The drip behind the back has been the culprit all along when I think about it. In the summer it isn’t a problem but a few weeks ago I paddled in shorts and a dry top and guess where the water went. Right down the crack of my …



I was so use to some water I thought it leaked a lot all the time but upon further inspection, I spotted the real problem from Sunday. That dang fiberglass seat wore a hole from the inside, second boat in a row. Serves me right for being cheap and buying off Craigslist but at least I know how to fix it.

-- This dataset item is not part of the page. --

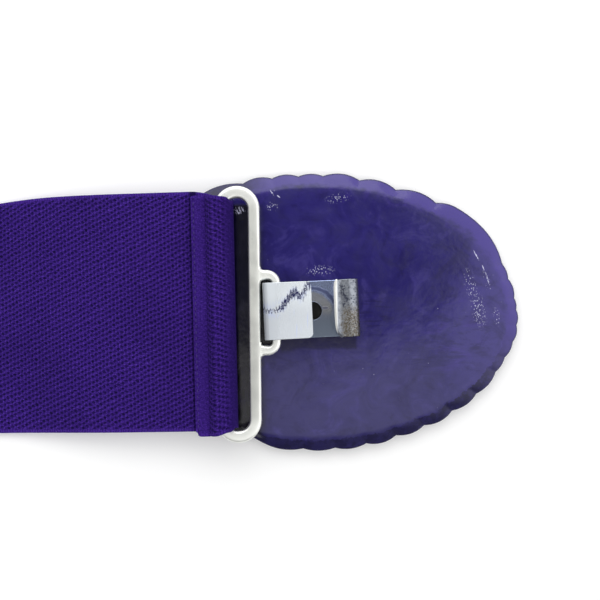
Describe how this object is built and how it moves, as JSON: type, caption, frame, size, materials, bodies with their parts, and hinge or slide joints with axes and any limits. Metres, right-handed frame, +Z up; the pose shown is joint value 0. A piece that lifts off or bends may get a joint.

The skirt still leaks like a sieve

How is the seat installed?
I am wondering if you could glass it in to hang from the coaming… maybe get some clearance for foam.

Hard to tell until
I cut it out. It looks like it has been repaired before. There is a lot of goop under the deck at the top of the side seat support. Same thing happened on my Ellesmere, easy fix. Next topic might be what seat replacement is recommended. I have the wedge instead of a back band because I was getting pinched and I can paddle all day with the existing hard seat, maybe just re glassing under the seat is the best solution.

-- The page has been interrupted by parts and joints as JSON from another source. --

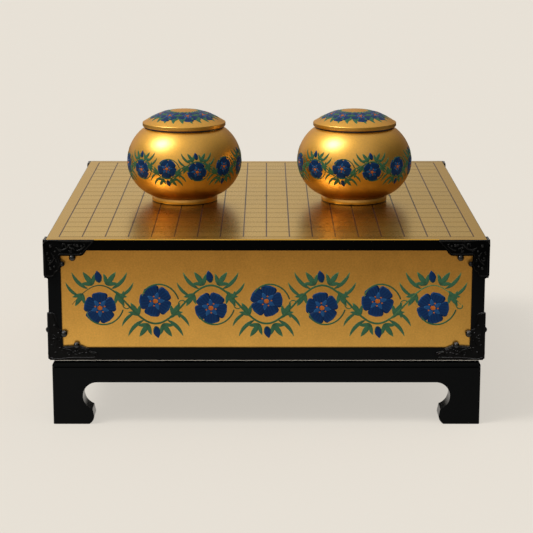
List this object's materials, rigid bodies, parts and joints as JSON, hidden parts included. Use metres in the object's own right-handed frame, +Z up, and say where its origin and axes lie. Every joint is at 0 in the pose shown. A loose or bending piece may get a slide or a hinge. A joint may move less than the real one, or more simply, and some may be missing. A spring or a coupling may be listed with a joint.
{
  "type": "go board with bowls and stand",
  "caption": "Full-size go board built as a box with a stone drawer in each side, on a low footed stand, with two lidded stone bowls.",
  "frame": {"origin": "on the floor under the centre of the stand", "axes": "+Z up, +X to the right and +Y away from a viewer at the front"},
  "size_m": [0.4488, 0.4618, 0.2833],
  "materials": {
    "gold_board": "polished gold lacquer with cut brown lines, black lacquered edges",
    "gold_panel": "satin gold leaf under clear lacquer",
    "gold_bowl": "polished gold lacquer on turned wood",
    "black_lacquer": "polished black lacquer",
    "plain_wood": "planed bare wood",
    "black_metal": "blackened casting, polished on the high spots",
    "felt": "pale wool felt"
  },
  "bodies": {
    "stand": {"back_apron": "black_lacquer", "back_left_leg": "black_lacquer", "back_right_leg": "black_lacquer", "front_apron": "black_lacquer", "front_left_leg": "black_lacquer", "front_right_leg": "black_lacquer", "left_apron": "black_lacquer", "right_apron": "black_lacquer", "stand_back_rail": "black_lacquer", "stand_felt": "felt", "stand_front_rail": "black_lacquer", "stand_left_rail": "black_lacquer", "stand_right_rail": "black_lacquer", "stand_top_panel": "black_lacquer"},
    "left_drawer": {"left_drawer_back": "plain_wood", "left_drawer_back_side": "plain_wood", "left_drawer_floor": "plain_wood", "left_drawer_front": "gold_panel", "left_drawer_front_side": "plain_wood", "left_drawer_knob": "black_metal", "left_drawer_knob_plate": "black_metal"},
    "left_bowl": {"left_bowl": "gold_bowl"},
    "left_bowl_lid": {"left_bowl_lid": "gold_bowl"},
    "right_drawer": {"right_drawer_back": "plain_wood", "right_drawer_back_side": "plain_wood", "right_drawer_floor": "plain_wood", "right_drawer_front": "gold_panel", "right_drawer_front_side": "plain_wood", "right_drawer_knob": "black_metal", "right_drawer_knob_plate": "black_metal"},
    "right_bowl": {"right_bowl": "gold_bowl"},
    "right_bowl_lid": {"right_bowl_lid": "gold_bowl"},
    "case": {"back_bottom_rail": "black_lacquer", "back_drawer_runner": "plain_wood", "back_left_lower_fitting": "black_metal", "back_left_post": "black_lacquer", "back_left_upper_fitting": "black_metal", "back_panel": "gold_panel", "back_right_lower_fitting": "black_metal", "back_right_post": "black_lacquer", "back_right_upper_fitting": "black_metal", "base_board": "black_lacquer", "drawer_divider": "plain_wood", "fitting_nails": "black_metal", "front_bottom_rail": "black_lacquer", "front_drawer_runner": "plain_wood", "front_left_lower_fitting": "black_metal", "front_left_post": "black_lacquer", "front_left_upper_fitting": "black_metal", "front_panel": "gold_panel", "front_right_lower_fitting": "black_metal", "front_right_post": "black_lacquer", "front_right_upper_fitting": "black_metal", "left_bottom_rail": "black_lacquer", "left_panel": "gold_panel", "playing_board": "gold_board", "right_bottom_rail": "black_lacquer", "right_panel": "gold_panel"}
  },
  "joints": [
    {"name": "case_lift", "type": "slide", "parent": "stand", "child": "case", "axis": [0, 0, 1], "range_m": [0, 0.1]},
    {"name": "left_drawer_slide", "type": "slide", "parent": "case", "child": "left_drawer", "axis": [-1, 0, 0], "range_m": [0, 0.15]},
    {"name": "right_drawer_slide", "type": "slide", "parent": "case", "child": "right_drawer", "axis": [1, 0, 0], "range_m": [0, 0.15]},
    {"name": "left_bowl_lift", "type": "slide", "parent": "case", "child": "left_bowl", "axis": [0, 0, 1], "range_m": [0, 0.12]},
    {"name": "right_bowl_lift", "type": "slide", "parent": "case", "child": "right_bowl", "axis": [0, 0, 1], "range_m": [0, 0.12]},
    {"name": "left_lid_lift", "type": "slide", "parent": "left_bowl", "child": "left_bowl_lid", "axis": [0, 0, 1], "range_m": [0, 0.06]},
    {"name": "right_lid_lift", "type": "slide", "parent": "right_bowl", "child": "right_bowl_lid", "axis": [0, 0, 1], "range_m": [0, 0.06]}
  ]
}
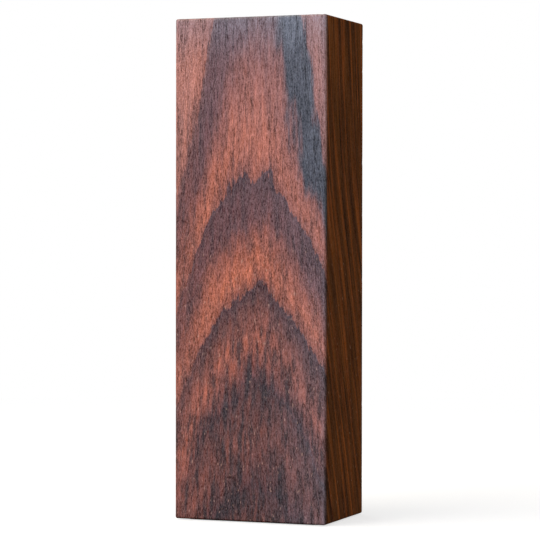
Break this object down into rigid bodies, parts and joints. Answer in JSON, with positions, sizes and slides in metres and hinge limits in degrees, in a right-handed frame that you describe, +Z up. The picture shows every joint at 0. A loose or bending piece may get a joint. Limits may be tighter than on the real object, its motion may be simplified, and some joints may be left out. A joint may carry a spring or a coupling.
{
  "type": "dip pen holder",
  "caption": "Tall rectangular block of dark figured wood that holds dip pens upright in lift-out brass wells sunk into its top, with a weighted foot on a recessed leather base.",
  "frame": {"origin": "centre of the underside of the base leather, on the surface that the holder stands on", "axes": "+Z up along the block's height; +X to the right, along the row of wells; -Y towards the front face"},
  "size_m": [0.048, 0.034, 0.1508],
  "materials": {
    "rosewood": "oiled, satin",
    "steel": "turned",
    "base_leather": "matte",
    "collar_brass": "turned, satin",
    "tube_brass": "drawn, lightly tarnished",
    "cork": "natural"
  },
  "bodies": {
    "block": {"wood_block": "rosewood", "base_leather": "base_leather", "left_ballast_rod": "steel", "centre_ballast_rod": "steel", "right_ballast_rod": "steel"},
    "left_well": {"left_well_collar": "collar_brass", "left_well_tube": "tube_brass", "left_well_end_plug": "tube_brass", "left_well_cork": "cork"},
    "centre_well": {"centre_well_collar": "collar_brass", "centre_well_tube": "tube_brass", "centre_well_end_plug": "tube_brass", "centre_well_cork": "cork"},
    "right_well": {"right_well_collar": "collar_brass", "right_well_tube": "tube_brass", "right_well_end_plug": "tube_brass", "right_well_cork": "cork"}
  },
  "joints": [
    {"name": "left_well_lift", "type": "slide", "parent": "block", "child": "left_well", "axis": [0, 0, 1], "range_m": [0, 0.12]},
    {"name": "centre_well_lift", "type": "slide", "parent": "block", "child": "centre_well", "axis": [0, 0, 1], "range_m": [0, 0.12]},
    {"name": "right_well_lift", "type": "slide", "parent": "block", "child": "right_well", "axis": [0, 0, 1], "range_m": [0, 0.12]}
  ]
}
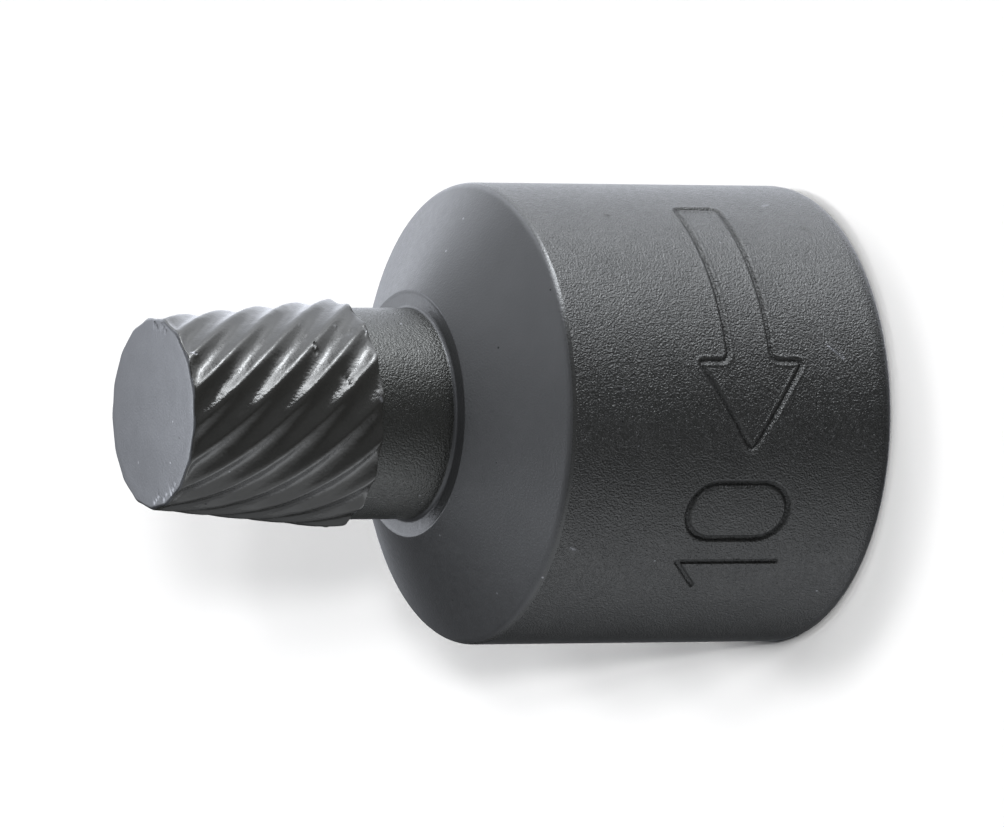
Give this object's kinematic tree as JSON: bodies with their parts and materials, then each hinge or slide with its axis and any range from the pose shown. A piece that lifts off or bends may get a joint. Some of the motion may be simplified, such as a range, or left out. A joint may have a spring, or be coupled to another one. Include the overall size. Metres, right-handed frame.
{
  "type": "screw extractor",
  "caption": "Spiral-flute screw extractor bit: a short round body with a conical shoulder and a square drive socket, and a tapered tip with left-hand flutes.",
  "frame": {"origin": "centre of the flat rear face, where the square drive socket opens", "axes": "+Z along the bit's own axis, from the drive end to the fluted tip"},
  "size_m": [0.024, 0.024, 0.037],
  "materials": {
    "blackened_steel": "satin black phosphate"
  },
  "bodies": {
    "root": {"screw_extractor": "blackened_steel"}
  },
  "joints": []
}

It has rained since Sunday so I left it on top of the truck, no cockpit cover and just a very slow drip. Some came in this way but I am betting behind my back is the primary source as I have felt that.


I have the same problem
with my Explorer and my Romany. I have 5 different skirts all with neoprene decks and a couple with the nylon tunnel. I even had a custom skirt made with less distance between the rear of the tunnel and the rear coaming. NO HELP, it still leaks. The Manf. claims that neoprene don’t leak but that is not true it does. The problem comes from paddling with the GP, water travels down te blade and drips off of my thumbs and pools around the tunnel deck seam and soon I am sitting in water after a couple of hours there will be a quart or so in the boat. This happens with all of my sprayskirts and all of my kayaks. The only kayak I own that doesn’t have this problem is a NDK Greenlander with an ocean cockpit, the drips end up on the foredeck and not on the sprayskirt.

Hey Belles

– Last Updated: Nov-27-09 12:54 AM EST –

Just wanted to add on the specific skirt that resolved my back-leak problem.

Mine is Seals Tropical Tour 1.2. The only tag I could find said "made in USA". I was trying to find the specific size. While I had it in my hand, I noticed the internal batten that runs side to side above my lap. The batten has an adjustable tension strap under the skirt, which I have never touched. Perhaps the batten is the solution, rather than the overall fit. The batten causes upward curvature between my torso and the front of the combing, and maybe that is what makes the water roll off and not gather behind my back. But this skirt fits snugly (maybe too snug) and there is no depression between my torso and the rear of the cockpit. Maybe a combination of fit, waterproofness of a new skirt, and sloping by the batten.

Here's a recommendation: Get with a dealer of quality spray skirts. Have him look up the specific size for your boat (if he can't, then wrong dealer). Have him look up mine, too (Azul Sultan). If their the same size, p.m. me and I'll mail you my skirt to try out. It will probably be a different size, and maybe your dealer or friends can let you try some of theirs. I think the skirt solved my drippage issue and think you can solve your problem with the right skirt.

~~Chip

Seakayaking - neoprene is waterproof
I have neoprene waders, they are completely dry inside. I guess some wetsuits do no have sealed seams and all of them let in water trought the arms legs and neck holes, but the material is water proof as can be.